** begin RECORD EXCERPTS **

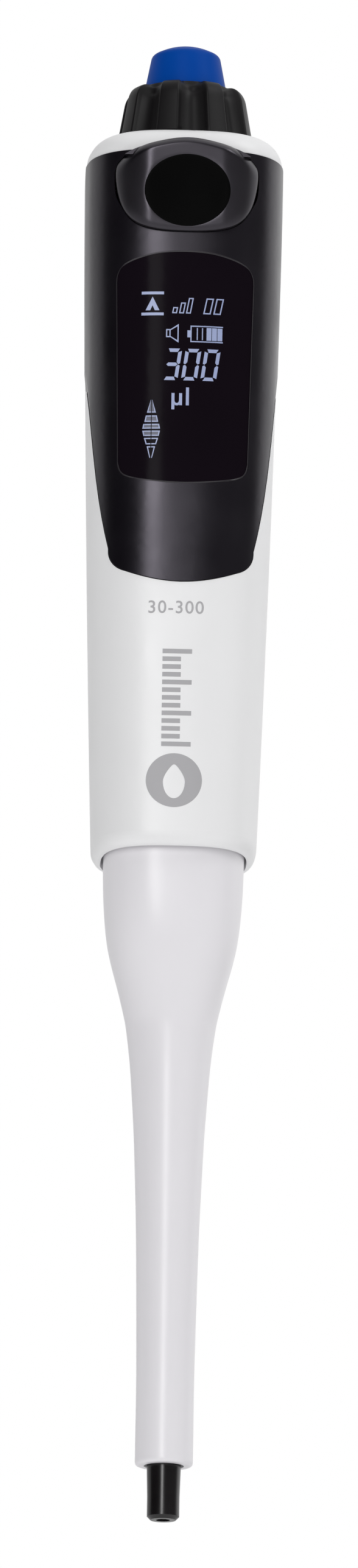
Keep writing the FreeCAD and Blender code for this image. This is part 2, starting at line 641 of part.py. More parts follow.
def trigger_pin():
    return rod_x(TRIGGER_PIN_R, -EAR_OUTER, EAR_OUTER, TRIGGER_PIVOT_Y, TRIGGER_PIVOT_Z)


def trigger_springs():
    springs = []
    for x in (-5.5, 5.5):
        spring = coil(1.3, 0.35, 0, BOARD_FRONT + 15.0, 4)
        spring.rotate(V(0, 0, 0), X_AXIS, 90)
        spring.translate(V(x, BOARD_FRONT, SWITCH_Z - 2))
        springs.append(spring)
    return Part.makeCompound(springs)


# ---- electronics --------------------------------------------------------------------------------
def main_board():
    board = box(-RAIL_IN + 0.2, RAIL_IN - 0.2, BOARD_FRONT, BOARD_FRONT + BOARD_THICK, 152, 238)
    holes = [rod_y(BOARD_SCREW_R + 0.1, BOARD_FRONT - 1, BOARD_FRONT + 3, x, z)
             for x in BOARD_POST_X for z in BOARD_POST_Z]
    return cut_all(board, holes)


def board_screws():
    face = BOARD_FRONT + BOARD_THICK
    return Part.makeCompound([screw(1.5, 0.9, BOARD_SCREW_R, 3.0, V(x, face, z), Y_AXIS * -1)
                              for x in BOARD_POST_X for z in BOARD_POST_Z])


def board_chips():
    back = BOARD_FRONT + BOARD_THICK
    places = [(-4.0, 196.0, 7.0, 7.0), (4.5, 184.0, 5.0, 4.0), (-5.0, 180.0, 4.0, 5.0),
              (3.0, 170.0, 5.0, 6.0)]
    return Part.makeCompound([box(x - w / 2, x + w / 2, back, back + 1.0, z - h / 2, z + h / 2)
                              for x, z, w, h in places])


def trigger_switch():
    body = box(-3, 3, SWITCH_FACE + 0.5, BOARD_FRONT, SWITCH_Z - 2.5, SWITCH_Z + 2.5)
    return body.fuse(rod_y(1.2, SWITCH_FACE, SWITCH_FACE + 0.5, 0, SWITCH_Z)).removeSplitter()


def display_panel():
    return box(-9.0, 9.0, LCD_FRONT, LCD_FRONT + LCD_THICK, 181.8, 217.4)


def backlight():
    return box(-9.6, 9.6, LCD_FRONT + LCD_THICK, BOARD_FRONT, 180.8, 218.2)


def display_ribbon():
    strip = fuse_all([box(-6, 6, LCD_FRONT + 1.0, LCD_FRONT + 1.2, 176.5, 181.8),
                      box(-6, 6, LCD_FRONT + 1.0, BOARD_FRONT, 176.3, 176.5)])
    return strip


def battery():
    cell = box(-9.5, 9.5, BATTERY_FRONT, BATTERY_FRONT + 7, 166.5, 203)
    upright = [e for e in cell.Edges if e.BoundBox.ZLength > 30]
    return cell.makeFillet(2.5, upright)


def battery_terminals():
    top = 203.0
    return Part.makeCompound([box(x - 1.5, x + 1.5, BATTERY_FRONT + 2, BATTERY_FRONT + 5, top, top + 1.2)
                              for x in (-5, 5)])


def buzzer():
    can = rod_y(4.2, BOARD_FRONT - 2.4, BOARD_FRONT, 0, 168.0)
    return can.cut(rod_y(0.8, BOARD_FRONT - 3, BOARD_FRONT - 1.2, 0, 168.0))


# ---- drive --------------------------------------------------------------------------------------
def chassis():
    """Inner frame: a foot plate, two rails beside the battery and board, and two cross plates."""
    space = grip_solid(WALL + 0.15, 130, 226)
    foot = box(-20, 20, -20, 20, FRAME_TOP, MOTOR_BOTTOM).common(space)
    foot = cut_all(foot, [cylinder(5.0, FRAME_TOP - 1, MOTOR_BOTTOM + 1),
                          cylinder(ROD_R + 0.3, FRAME_TOP - 1, MOTOR_BOTTOM + 1, 0, ROD_Y)])
    rails = []
    for side in (-1, 1):
        near, far = sorted((side * RAIL_IN, side * RAIL_OUT))
        rails.append(box(near, far, RAIL_FRONT, RAIL_BACK, MOTOR_BOTTOM, GUIDE_FOOT).common(space))
    middle = box(-RAIL_IN, RAIL_IN, BOARD_FRONT + BOARD_THICK + 1.4, RAIL_BACK, 163.5, 165.5)
    top = box(-RAIL_IN, RAIL_IN, BOARD_FRONT + BOARD_THICK + 1.4, RAIL_BACK, 220.0, GUIDE_FOOT)
    top = top.cut(cylinder(2.8, 219, 225))
    bosses = [box(x - 2.4, x + 2.4, RAIL_BACK - 0.5, rear_seat(), REAR_SCREW_Z - 8, REAR_SCREW_Z + 3)
              .common(grip_solid(WALL + 0.1, 130, 226)) for x in REAR_SCREW_X]
    feet = [box(min(x, side * RAIL_OUT), max(x, side * RAIL_OUT), RAIL_BACK - 3, RAIL_BACK, MOTOR_BOTTOM,
                REAR_SCREW_Z + 3).common(space) for x, side in zip(REAR_SCREW_X, (-1, 1))]
    frame = fuse_all([foot, middle, top] + rails + bosses + feet)
    frame = frame.cut(cylinder(MOTOR_R + 0.15, MOTOR_BOTTOM, 163))
    holes = [rod_y(REAR_SCREW_R, RAIL_BACK - 3.4, 20, x, REAR_SCREW_Z) for x in REAR_SCREW_X]
    holes += [cylinder(MOTOR_SCREW_R, FRAME_TOP - 1, MOTOR_BOTTOM + 1, x, 0) for x in MOTOR_SCREW_X]
    return cut_all(frame, holes)


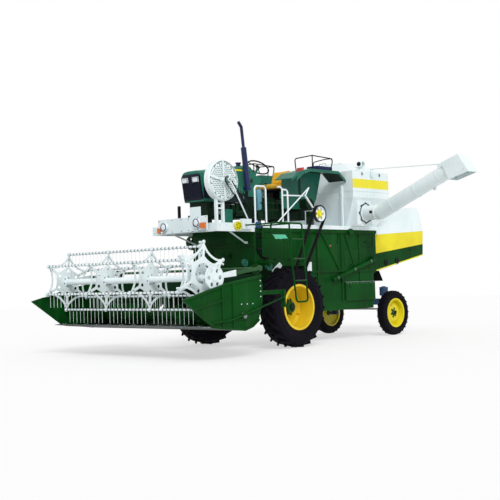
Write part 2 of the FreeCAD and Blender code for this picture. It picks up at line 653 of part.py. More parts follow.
# ---------------------------------------------------------------- tractor
def bonnet():
    """Engine cover: three cross-sections with rounded shoulders, under a nose that leans forward."""
    # x, half width, top
    stations = [(BONNET_FRONT + 20, 218, BONNET_FRONT_TOP - 4), (BONNET_FRONT - 100, 238, BONNET_FRONT_TOP + 10),
                (BONNET_REAR, BONNET_HALF_WIDTH + 14, BONNET_REAR_TOP)]
    wires = []
    for x, half, top in stations:
        # share of the half width, drop below the top
        side = [(1.0, top - BONNET_BOTTOM), (1.0, 105), (0.94, 52), (0.80, 20), (0.45, 3)]
        ring = [(half * share, top - drop) for share, drop in side]
        ring += [(-y, z) for y, z in reversed(ring)]
        points = [Vec(x, y, z) for y, z in ring]
        wires.append(Part.makePolygon(points + points[:1]))
    shell = Part.makeLoft(wires, True, True)
    outline = [(nose_x(BONNET_BOTTOM), BONNET_BOTTOM), (nose_x(2920), 2920),
               (nose_x(2920) - 12, BONNET_FRONT_TOP - 20), (BONNET_FRONT - 80, BONNET_FRONT_TOP + 60),
               (BONNET_REAR, BONNET_REAR_TOP + 30), (BONNET_REAR, BONNET_BOTTOM)]
    return shell.common(prism_y(outline, -400, 400))


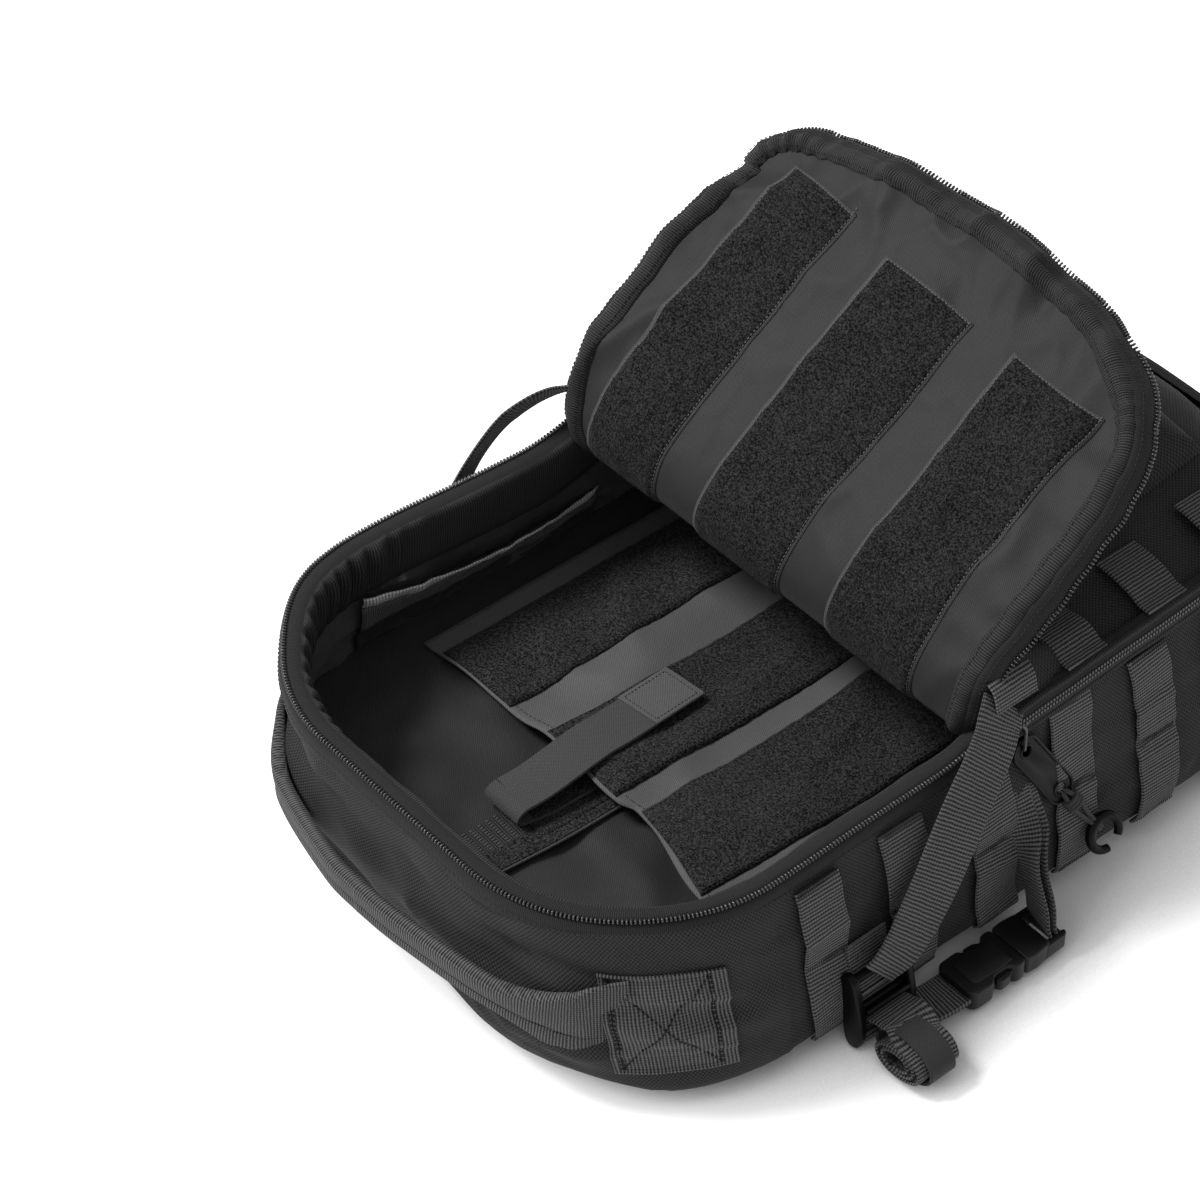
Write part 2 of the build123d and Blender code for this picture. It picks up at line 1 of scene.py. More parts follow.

** end RECORD EXCERPTS **

Please write out the material word for word from its first line through the line holding "EAR_OUTER, TRIGGER_PIVOT_Y, TRIGGER_PIVOT_Z)", including both, and no line past it.

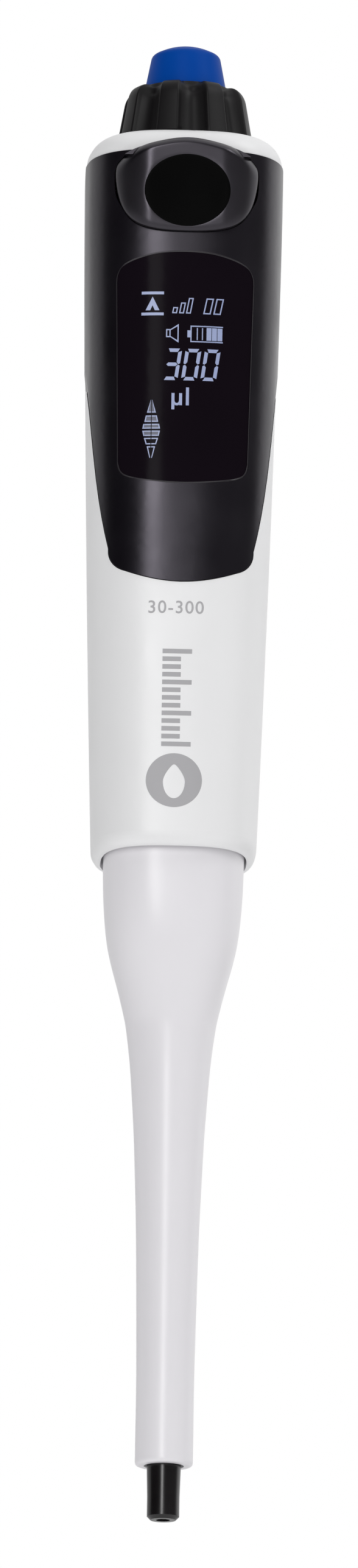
Keep writing the FreeCAD and Blender code for this image. This is part 2, starting at line 641 of part.py. More parts follow.
def trigger_pin():
    return rod_x(TRIGGER_PIN_R, -EAR_OUTER, EAR_OUTER, TRIGGER_PIVOT_Y, TRIGGER_PIVOT_Z)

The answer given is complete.